● What to work on
Reproduce all of the data exactly, with no line skipped.

>> Start Given data

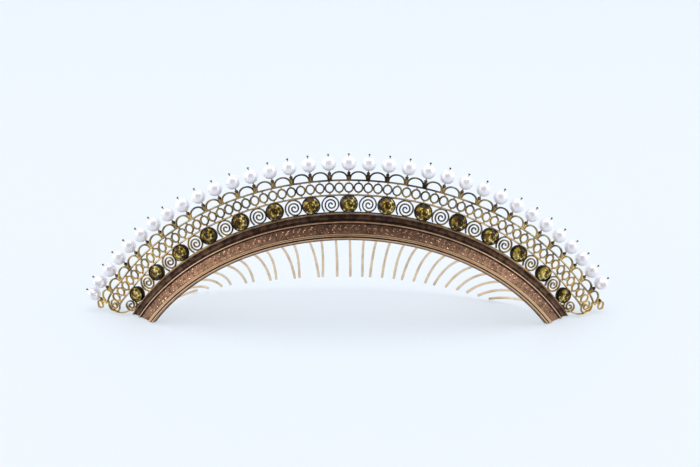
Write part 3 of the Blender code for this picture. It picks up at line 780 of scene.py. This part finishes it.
END_PIECES = (  # name, outward line, angle, height, stretch, closed, width
    ("end_inner_scrolls", spiral(2.25 * MM, 0.25 * MM, 2.1, 1.0, radians(150.0), 34),
     58.40, 2.45, 1.10, False, 0.42),
    ("end_outer_scrolls", spiral(2.50 * MM, 0.25 * MM, 2.1, -1.0, radians(75.0), 34),
     61.75, 7.0, 1.05, False, 0.45),
    ("end_rings", spiral(1.05 * MM, 1.05 * MM, 17 / 18, 1.0, 0.0, 17),
     64.5, 11.85, 1.35, True, 0.42),
    ("end_knots", spiral(0.25 * MM, 0.25 * MM, 7 / 8, 1.0, 0.0, 7), 63.4, 11.6, 1.0, True, 0.50),
)
for name, line, degrees, height_mm, stretch, closed, width_mm in END_PIECES:
    flat_lines = both_sides(line, radians(degrees), height_mm * MM, stretch)
    data = wire_mesh(name, flat_lines, width_mm * MM, 0.95 * WIRE_DEPTH, sides=6, closed=closed)
    settle(grow(name, data, lay_tree, wire_gilt, row_radius=row_radius(height_mm * MM)),
           "gilt_wire")

# %% The swept wires
SWEEP = ((-1.90, 0.76), (-0.85, 0.84), (0.17, 0.95), (1.20, 1.12), (2.24, 1.36), (3.15, 1.70),
         (4.00, 2.10), (4.85, 2.58), (5.60, 3.10), (6.35, 3.75), (6.95, 4.45), (7.40, 5.25),
         (7.60, 6.10), (7.60, 7.00), (7.30, 7.90))
sweep_lines = both_sides([(x * MM, y * MM) for x, y in SWEEP], radians(57.4), 0.0)
sweep = wire_mesh("sweep", sweep_lines, 0.42 * MM, 0.95 * WIRE_DEPTH, sides=6)
settle(grow("end_sweeps", sweep, lay_tree, wire_gilt, row_radius=row_radius(0.0)), "gilt_wire")

# %% [markdown]
# ## Collets and stones
# Each stone sits in a collet, a short tube of thin metal whose rim is rubbed over the girdle.
# The rim was then rolled to a row of fine grains. The collet is a section turned round its axis.


# %% Collets
def turned(name, section_line, sides):
    """A closed section of (radius, height, darkness for tarnish and painted shade) turned round Z.
    """
    work, tarnish_and_shade = open_mesh()
    rows = []
    for radius, up, dark_share in section_line:
        row = []
        for t in (tau * n / sides for n in range(sides)):
            row.append(work.verts.new((radius * cos(t), radius * sin(t), up)))
            row[-1][tarnish_and_shade] = dark_share
        rows.append(row)
    skin(work, rows, closed=True)
    return keep_mesh(work, name)


GIRDLE = WIRE_DEPTH / 2 + 0.75 * MM
# the third value darkens the collet: tarnish with painted shade
COLLET_SECTION = [(2.40 * MM, -WIRE_DEPTH / 2, 1.0), (2.58 * MM, -WIRE_DEPTH / 2, 1.0),
                  (2.66 * MM, 0.1 * MM, 1.0), (2.64 * MM, GIRDLE, 1.0),
                  (2.56 * MM, GIRDLE + 0.16 * MM, 0.8), (2.46 * MM, GIRDLE + 0.18 * MM, 0.8),
                  (2.38 * MM, GIRDLE + 0.08 * MM, 1.0)]
STONES = dict(count=STONE_COUNT, spread=STONE_SPREAD, height=ROW_CENTRE, taper=STONE_TAPER,
              row_radius=row_radius(ROW_CENTRE))
lay_row("collets", turned("collet", COLLET_SECTION, 28), knot_gilt, STONES)

# %% [markdown]
# The grains are a row inside a row, so they are set round one rim first and then repeated.

# %% Rolled grains on the rims
GRAIN_COUNT, GRAIN_RADIUS, GRAIN_RING = 26, 0.14 * MM, 2.56 * MM
work = bmesh.new()
for n in range(GRAIN_COUNT):
    t = tau * n / GRAIN_COUNT
    place_at = Vector((GRAIN_RING * cos(t), GRAIN_RING * sin(t), GIRDLE + 0.08 * MM))
    bmesh.ops.create_icosphere(work, subdivisions=1, radius=GRAIN_RADIUS,
                               matrix=Matrix.Translation(place_at))
lay_row("collet_grains", keep_mesh(work, "grains"), knot_gilt, STONES)

# %% [markdown]
# The stones are round paste brilliants with foil behind them. What the eye sees is a mosaic: the
# crown facets mirror the room, and through the table the foiled back shows as light and dark
# wedges. So the mesh has the true facets, and those wedges are painted: each facet keeps a
# painted reflection value of its own for the material.

# %% A cut stone
random.seed(11)
REFLECTION_SPREAD = 0.32
TABLE_UP, KITE_UP = 0.34, 0.17
CUT_RADIUS = STONE_RADIUS + 0.03 * MM


def cut_stone(name):
    """A round brilliant, with a painted reflection value for each facet."""
    work = bmesh.new()
    facet_reflection = work.faces.layers.float.new("facet_reflection")

    def ring_of(share, up, count, turn=0.0):
        return [work.verts.new((CUT_RADIUS * share * cos(turn + tau * k / count),
                                CUT_RADIUS * share * sin(turn + tau * k / count),
                                GIRDLE + up * CUT_RADIUS)) for k in range(count)]

    half = tau / 16
    heart = work.verts.new((0.0, 0.0, GIRDLE + TABLE_UP * CUT_RADIUS))
    core = ring_of(0.20, TABLE_UP, 8, half)
    star = ring_of(0.36, TABLE_UP, 8)
    table = ring_of(0.55, TABLE_UP, 8, half)
    kites = ring_of(0.78, KITE_UP, 8)
    girdle = ring_of(1.0, 0.0, 16)
    under = ring_of(1.0, -0.06, 16)
    culet = work.verts.new((0.0, 0.0, -0.35 * WIRE_DEPTH))

    def facet(value, *verts):
        value += random.uniform(-REFLECTION_SPREAD, REFLECTION_SPREAD)
        work.faces.new(verts)[facet_reflection] = min(1.0, max(0.0, value))

    # each facet gets a painted reflection value: light and dark wedges of the room and the foil
    for k in range(8):
        n = (k + 1) % 8
        facet(0.15, heart, core[k - 1], core[k])
        facet(0.30, star[k], core[k], core[k - 1])
        facet(0.62, star[k], star[n], core[k])
        facet(0.55, table[k], star[n], star[k])
        facet(0.35, table[k - 1], table[k], star[k])
        facet(0.75, table[k - 1], kites[k], table[k])
        facet(0.52, table[k], kites[k], girdle[(2 * k + 1) % 16], kites[n])
        facet(0.60, kites[k], girdle[2 * k], girdle[(2 * k + 1) % 16])
        facet(0.42, kites[k], girdle[2 * k - 1], girdle[2 * k])
    for k in range(16):
        n = (k + 1) % 16
        facet(0.20, girdle[k], under[k], under[n], girdle[n])
        facet(0.30, under[k], culet, under[n])
    return keep_mesh(work, name, smooth=False)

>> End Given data

● Task answer
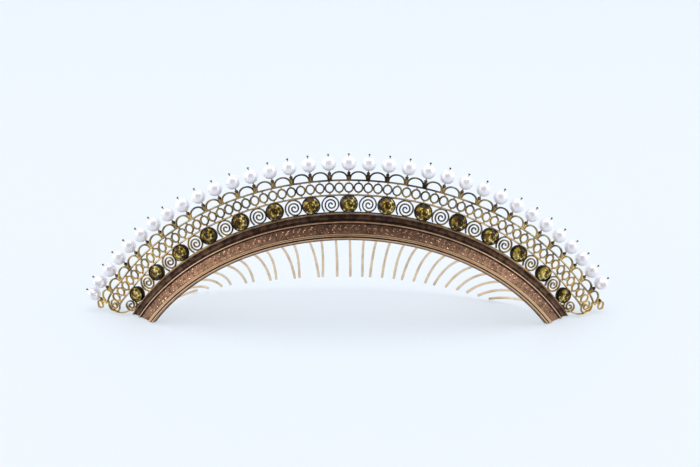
Write part 3 of the Blender code for this picture. It picks up at line 780 of scene.py. This part finishes it.
END_PIECES = (  # name, outward line, angle, height, stretch, closed, width
    ("end_inner_scrolls", spiral(2.25 * MM, 0.25 * MM, 2.1, 1.0, radians(150.0), 34),
     58.40, 2.45, 1.10, False, 0.42),
    ("end_outer_scrolls", spiral(2.50 * MM, 0.25 * MM, 2.1, -1.0, radians(75.0), 34),
     61.75, 7.0, 1.05, False, 0.45),
    ("end_rings", spiral(1.05 * MM, 1.05 * MM, 17 / 18, 1.0, 0.0, 17),
     64.5, 11.85, 1.35, True, 0.42),
    ("end_knots", spiral(0.25 * MM, 0.25 * MM, 7 / 8, 1.0, 0.0, 7), 63.4, 11.6, 1.0, True, 0.50),
)
for name, line, degrees, height_mm, stretch, closed, width_mm in END_PIECES:
    flat_lines = both_sides(line, radians(degrees), height_mm * MM, stretch)
    data = wire_mesh(name, flat_lines, width_mm * MM, 0.95 * WIRE_DEPTH, sides=6, closed=closed)
    settle(grow(name, data, lay_tree, wire_gilt, row_radius=row_radius(height_mm * MM)),
           "gilt_wire")

# %% The swept wires
SWEEP = ((-1.90, 0.76), (-0.85, 0.84), (0.17, 0.95), (1.20, 1.12), (2.24, 1.36), (3.15, 1.70),
         (4.00, 2.10), (4.85, 2.58), (5.60, 3.10), (6.35, 3.75), (6.95, 4.45), (7.40, 5.25),
         (7.60, 6.10), (7.60, 7.00), (7.30, 7.90))
sweep_lines = both_sides([(x * MM, y * MM) for x, y in SWEEP], radians(57.4), 0.0)
sweep = wire_mesh("sweep", sweep_lines, 0.42 * MM, 0.95 * WIRE_DEPTH, sides=6)
settle(grow("end_sweeps", sweep, lay_tree, wire_gilt, row_radius=row_radius(0.0)), "gilt_wire")

# %% [markdown]
# ## Collets and stones
# Each stone sits in a collet, a short tube of thin metal whose rim is rubbed over the girdle.
# The rim was then rolled to a row of fine grains. The collet is a section turned round its axis.


# %% Collets
def turned(name, section_line, sides):
    """A closed section of (radius, height, darkness for tarnish and painted shade) turned round Z.
    """
    work, tarnish_and_shade = open_mesh()
    rows = []
    for radius, up, dark_share in section_line:
        row = []
        for t in (tau * n / sides for n in range(sides)):
            row.append(work.verts.new((radius * cos(t), radius * sin(t), up)))
            row[-1][tarnish_and_shade] = dark_share
        rows.append(row)
    skin(work, rows, closed=True)
    return keep_mesh(work, name)


GIRDLE = WIRE_DEPTH / 2 + 0.75 * MM
# the third value darkens the collet: tarnish with painted shade
COLLET_SECTION = [(2.40 * MM, -WIRE_DEPTH / 2, 1.0), (2.58 * MM, -WIRE_DEPTH / 2, 1.0),
                  (2.66 * MM, 0.1 * MM, 1.0), (2.64 * MM, GIRDLE, 1.0),
                  (2.56 * MM, GIRDLE + 0.16 * MM, 0.8), (2.46 * MM, GIRDLE + 0.18 * MM, 0.8),
                  (2.38 * MM, GIRDLE + 0.08 * MM, 1.0)]
STONES = dict(count=STONE_COUNT, spread=STONE_SPREAD, height=ROW_CENTRE, taper=STONE_TAPER,
              row_radius=row_radius(ROW_CENTRE))
lay_row("collets", turned("collet", COLLET_SECTION, 28), knot_gilt, STONES)

# %% [markdown]
# The grains are a row inside a row, so they are set round one rim first and then repeated.

# %% Rolled grains on the rims
GRAIN_COUNT, GRAIN_RADIUS, GRAIN_RING = 26, 0.14 * MM, 2.56 * MM
work = bmesh.new()
for n in range(GRAIN_COUNT):
    t = tau * n / GRAIN_COUNT
    place_at = Vector((GRAIN_RING * cos(t), GRAIN_RING * sin(t), GIRDLE + 0.08 * MM))
    bmesh.ops.create_icosphere(work, subdivisions=1, radius=GRAIN_RADIUS,
                               matrix=Matrix.Translation(place_at))
lay_row("collet_grains", keep_mesh(work, "grains"), knot_gilt, STONES)

# %% [markdown]
# The stones are round paste brilliants with foil behind them. What the eye sees is a mosaic: the
# crown facets mirror the room, and through the table the foiled back shows as light and dark
# wedges. So the mesh has the true facets, and those wedges are painted: each facet keeps a
# painted reflection value of its own for the material.

# %% A cut stone
random.seed(11)
REFLECTION_SPREAD = 0.32
TABLE_UP, KITE_UP = 0.34, 0.17
CUT_RADIUS = STONE_RADIUS + 0.03 * MM


def cut_stone(name):
    """A round brilliant, with a painted reflection value for each facet."""
    work = bmesh.new()
    facet_reflection = work.faces.layers.float.new("facet_reflection")

    def ring_of(share, up, count, turn=0.0):
        return [work.verts.new((CUT_RADIUS * share * cos(turn + tau * k / count),
                                CUT_RADIUS * share * sin(turn + tau * k / count),
                                GIRDLE + up * CUT_RADIUS)) for k in range(count)]

    half = tau / 16
    heart = work.verts.new((0.0, 0.0, GIRDLE + TABLE_UP * CUT_RADIUS))
    core = ring_of(0.20, TABLE_UP, 8, half)
    star = ring_of(0.36, TABLE_UP, 8)
    table = ring_of(0.55, TABLE_UP, 8, half)
    kites = ring_of(0.78, KITE_UP, 8)
    girdle = ring_of(1.0, 0.0, 16)
    under = ring_of(1.0, -0.06, 16)
    culet = work.verts.new((0.0, 0.0, -0.35 * WIRE_DEPTH))

    def facet(value, *verts):
        value += random.uniform(-REFLECTION_SPREAD, REFLECTION_SPREAD)
        work.faces.new(verts)[facet_reflection] = min(1.0, max(0.0, value))

    # each facet gets a painted reflection value: light and dark wedges of the room and the foil
    for k in range(8):
        n = (k + 1) % 8
        facet(0.15, heart, core[k - 1], core[k])
        facet(0.30, star[k], core[k], core[k - 1])
        facet(0.62, star[k], star[n], core[k])
        facet(0.55, table[k], star[n], star[k])
        facet(0.35, table[k - 1], table[k], star[k])
        facet(0.75, table[k - 1], kites[k], table[k])
        facet(0.52, table[k], kites[k], girdle[(2 * k + 1) % 16], kites[n])
        facet(0.60, kites[k], girdle[2 * k], girdle[(2 * k + 1) % 16])
        facet(0.42, kites[k], girdle[2 * k - 1], girdle[2 * k])
    for k in range(16):
        n = (k + 1) % 16
        facet(0.20, girdle[k], under[k], under[n], girdle[n])
        facet(0.30, under[k], culet, under[n])
    return keep_mesh(work, name, smooth=False)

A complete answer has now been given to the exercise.